The primary deficit is the year-by-year gap between what the federal government spends and the revenue it generates. The total deficit (which is often just called the ‘deficit’) is spending, plus interest payments on the debt, minus tax revenues. So, even if annual deficits are cut, the overall national debt will continue to grow so long as there is no surplus. The debt now stands at around $11 trillion, with about $6.5 trillion owed to individuals, corporations and governments and other lenders, foreign or domestic, while about $4.3 trillion is owed to the funds for Social Security benefits, military and civil service pensions and other government programs.
China tops the list ($681.9 billion) of foreign holders of U.S. debt, followed by Japan ($577.1 billion) and the United Kingdom ($360 billion).
In the first independent analysis of President Obama’s budget request, the CBO’s report predicted that the Administration’s agenda would generate deficits averaging nearly $1 trillion a year over the next decade — $2.3 trillion more than the President predicted when he unveiled his spending plan only a month ago.
As estimated by CBO and the Joint Committee on Taxation, the President’s proposals would add $4.8 trillion to the baseline deficits over the 2010–2019 period. CBO projects that if those proposals were enacted, the deficit would total $1.8 trillion (13 percent of GDP) in 2009 and $1.4 trillion (10 percent of GDP) in 2010. It would decline to about 4 percent of GDP by 2012 and remain between 4 percent and 6 percent of GDP through 2019.
By the CBO’s estimate, for example, the nation’s debt would grow to 82 percent of the overall economy by 2019 under Obama’s policies, compared with a pre-recession average of 40 percent.
And although Obama would come close to meeting his goal of cutting the deficit in half by the end of his first term, the CBO predicts that the nation’s annual operating deficit would never drop below 4 percent of the overall economy over the next decade, a level Administration officials have said is unsustainable because the national debt would grow too rapidly.
If carried out, President Obama’s budget proposals, would produce a staggering $9.3 trillion in total deficits over the next decade, much more than the White House has predicted, the Congressional Budget Office said on Friday.
The economy is likely to continue to deteriorate for some time, but the enactment of the American Recovery and Reinvestment Act (ARRA) and very aggressive actions by the Federal Reserve and the Treasury are projected to help end the recession in the fall of 2009. In CBO’s forecast, on a fourth-quarter-to-fourth-quarter basis, real (inflation-adjusted) GDP falls by 1.5 percent in 2009 before growing by 4.1 percent in both 2010 and 2011.
The new report could complicate efforts to win Congressional approval for Obama’s $3.6 trillion budget request for the fiscal year that begins Oct. 1. Democrats in the House and Senate are currently putting the finishing touches on their versions of Obama’s spending plan, which calls for an expensive expansion of health coverage for the uninsured and new spending on education programs, as well as a first-time tax on greenhouse gas emissions.

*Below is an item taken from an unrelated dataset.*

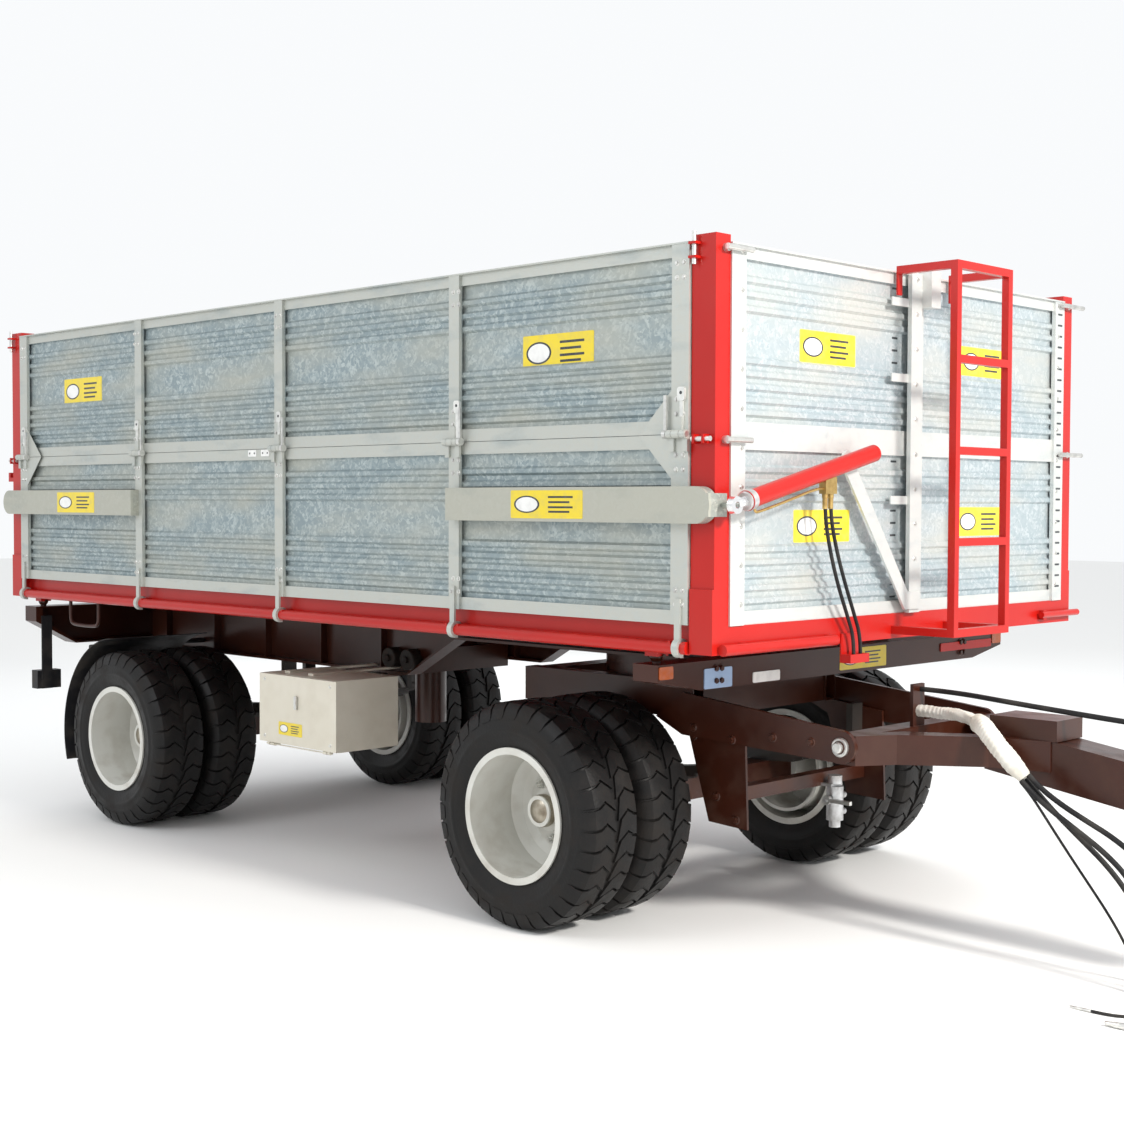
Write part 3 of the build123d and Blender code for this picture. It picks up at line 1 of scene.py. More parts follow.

Democrats hope to approve the measure before the Easter recess.
Senate Budget Committee Chairman Kent Conrad (D-ND) has said the gloomier CBO forecast would require “adjustments” to Obama’s budget, though he declined to specify what changes would be necessary. To reduce the deficits, Democrats could cut Obama’s spending plans or find new sources of revenue.
After meeting with Obama at the White House this week, Conrad said the President “understands the legislative process” and that “it’s going to require everyone to make adjustments.”
But other Democrats are not necessarily ready to follow Conrad’s lead. At her weekly news conference on Thursday, House Speaker Nancy Pelosi (D-CA) dismissed the expectation of bad news from CBO, the official budget scorekeeper for Capitol Hill, saying differences between that agency and the White House budget office are “not unusual.”
“President Obama’s budget will cut the deficit in half, even using CBO’s more pessimistic numbers, by making smart investments, cutting non-defense domestic discretionary spending to its lowest level in nearly half a century, and ending an era of irresponsibility and gimmicks.
“Over the next two weeks, I expect the House Budget Committee to produce, and the entire House will approve, a budget resolution that reflects the President’s priorities and will help usher in a new era of job creation and lasting prosperity for the American people,” said Pelosi.
“Our priorities are the same,” Pelosi added. “This budget is a statement of our values and our investments in education, health care and the health of America. That includes prevention as well
as care, and the energy initiatives as well as tax relief for 95 percent of the American people, as well as an approach that takes the deficit down. Those are the priorities of the budget.”
White House budget director Peter Orszag made the same point. “There are always some adjustments,” Orszag said of the legislative budget process. “But those four pillars” — health care, education, clean energy and deficit reduction — will be represented.”
Senator Chuck Grassley (R-IA), ranking minority member on the Finance Committee, as well as a senior member on the Budget panel, said Congress and the White House need to get the message that the new figures embody.
“The buck stops with the American taxpayer. People can afford only so much government spending, even for the worthiest-sounding causes. The White House should take a break from the heavy sales job on the budget and explain missing the mark on red ink by $2.3 trillion,” he said in a statement.
Representative John A. Boehner of Ohio, the House Republican minority leader, had a similar reaction. He said, “This report should serve as the wake-up call this Administration needs. We simply cannot continue to mortgage our children and grandchildren’s future to pay for bigger and more costly government. Families and small businesses across America are making difficult budget decisions each and every day during this recession, and it’s time for Washington to do the same. Unfortunately, the President’s budget doesn’t do that. Instead it will hurt the economy and destroy jobs by spending too much, taxing too much, and borrowing too much, and today’s report confirms it. The President ought to be straight with the American people: will he have to raise taxes even higher than initially proposed to pay for this increasingly costly budget?”